The classification head serves as the bridge between fused features and style categories, and its structural design directly affects classification performance and model generalization ability. The classification head designed in this paper consists of two fully connected layers. The input is the multimodal fused feature $F \in R^{256}$. The first fully connected layer maps the input feature to 512 dimensions. A ReLU activation function is applied to introduce nonlinearity and enhance the feature fitting ability of the model, and a dropout layer with a dropout rate of 0.5 is added to suppress overfitting, preventing the model from over-relying on noise in training data. The second fully connected layer maps the 512-dimensional feature to the number of style categories $C$, outputting predicted scores $\hat{y}$ for each style category, serving as the basis for cross-entropy loss calculation. This classification head structure is simple and efficient. Through the synergistic effect of the dropout layer and ReLU activation, it ensures effective mapping of features while preventing overfitting. In combination with the joint loss function optimization, it further improves the accuracy and robustness of style recognition.
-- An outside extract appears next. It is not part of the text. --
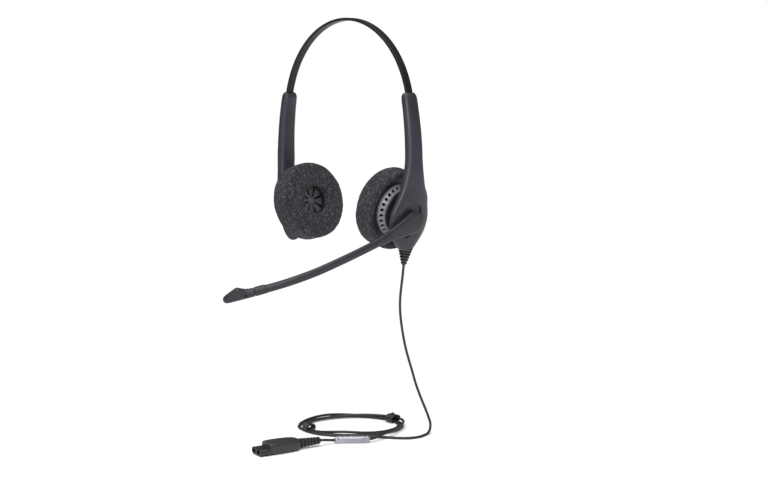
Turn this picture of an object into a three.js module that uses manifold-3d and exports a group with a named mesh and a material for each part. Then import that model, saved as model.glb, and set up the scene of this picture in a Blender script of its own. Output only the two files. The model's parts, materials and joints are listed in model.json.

The proposed multimodal visual feature-based art image style recognition method has its core advantages in the synergistic effect of four innovations, effectively overcoming the key bottlenecks of existing methods and showing significant advancement in both academic innovation and performance. The integrity design of multimodal features, by introducing frequency domain features, compensates for the limitation of traditional methods that only focus on spatial features, achieving comprehensive characterization of the multidimensional attributes of artistic styles. The cross-modal attention fusion mechanism abandons the inefficient simple concatenation fusion method, and through dynamic weight allocation and deep modal interaction, maximizes the complementary value of each modality. The local texture enhancement strategy addresses the insufficient adaptability problem of traditional texture extraction methods, accurately capturing micro details such as artistic brushstrokes. The contrastive learning regularization optimization effectively strengthens feature discriminability, particularly enhancing the differentiation of similar styles. Experimental results show that the four innovations do not exist in isolation but form an organically complementary system, collectively solving the core deficiencies of existing methods such as single-modality features, low fusion efficiency, inaccurate texture capture, and blurred feature boundaries. Compared with existing similar multimodal studies, the core difference of this method is the first systematic introduction of frequency domain features into art style recognition, constructing a four-dimensional complementary modal system, and at the same time, achieving dual enhancement of feature representation and discriminability through the deep combination of cross-attention fusion and contrastive learning. Its performance advantage is particularly significant in similar style recognition tasks, enriching the research ideas and technical pathways of multimodal fusion in the field of image processing.

Although the proposed method achieves good recognition performance, there are still certain limitations, reflecting the objectivity and rigor of the study. In frequency domain feature extraction, only single-level discrete wavelet transform is used for decomposition, which can only capture single-scale frequency information, making it difficult to fully mine the structural differences of artistic styles at different scales, and leaving room for improvement in depicting details of complex styles. In terms of model efficiency, the 6-layer Transformer encoder used in the local texture enhancement strategy can effectively capture dependencies between local blocks, but its computational complexity is relatively high, affecting the inference speed and making it difficult to meet the requirements of real-time recognition scenarios. Regarding sample adaptability, model training depends on sufficient sample data, and for minority art styles with fewer samples, feature learning is insufficient, resulting in relatively lower recognition accuracy and leaving room for improvement in generalization ability. In addition, the robustness of the model to image noise and resolution differences has not been systematically tested, and its adaptability in complex real-world scenarios requires further verification.

In response to the limitations of the proposed method and in combination with research hotspots in the field of image processing, the following specific future research directions are proposed to provide clear extension ideas for subsequent studies. To address the scale limitation of frequency domain feature extraction, multi-scale discrete wavelet transform or wavelet packet transform can be introduced to mine frequency information at different scales and bands, further improving the integrity of multimodal features and enhancing the ability to depict complex artistic styles. To address the problem of high computational complexity, lightweight Transformer structures can be explored, through pruning, knowledge distillation, or using hybrid Convolutional Neural Network (CNN)-Transformer structures, reducing model parameters and computation while ensuring recognition performance, improving inference speed and adapting to real-time application scenarios. To address the insufficient adaptability to minority style samples, Few-shot learning, meta-learning, or similar techniques can be introduced, allowing efficient learning from few samples to enhance the model’s recognition ability for minority styles and expand the applicability of the method. In addition, future research can further study the robustness of the model to noise and resolution differences, optimize the feature extraction process of each feature branch using attention mechanisms, and explore the integration of multimodal features with prior knowledge in the art domain, further enhancing the academic value and practical applicability of the method.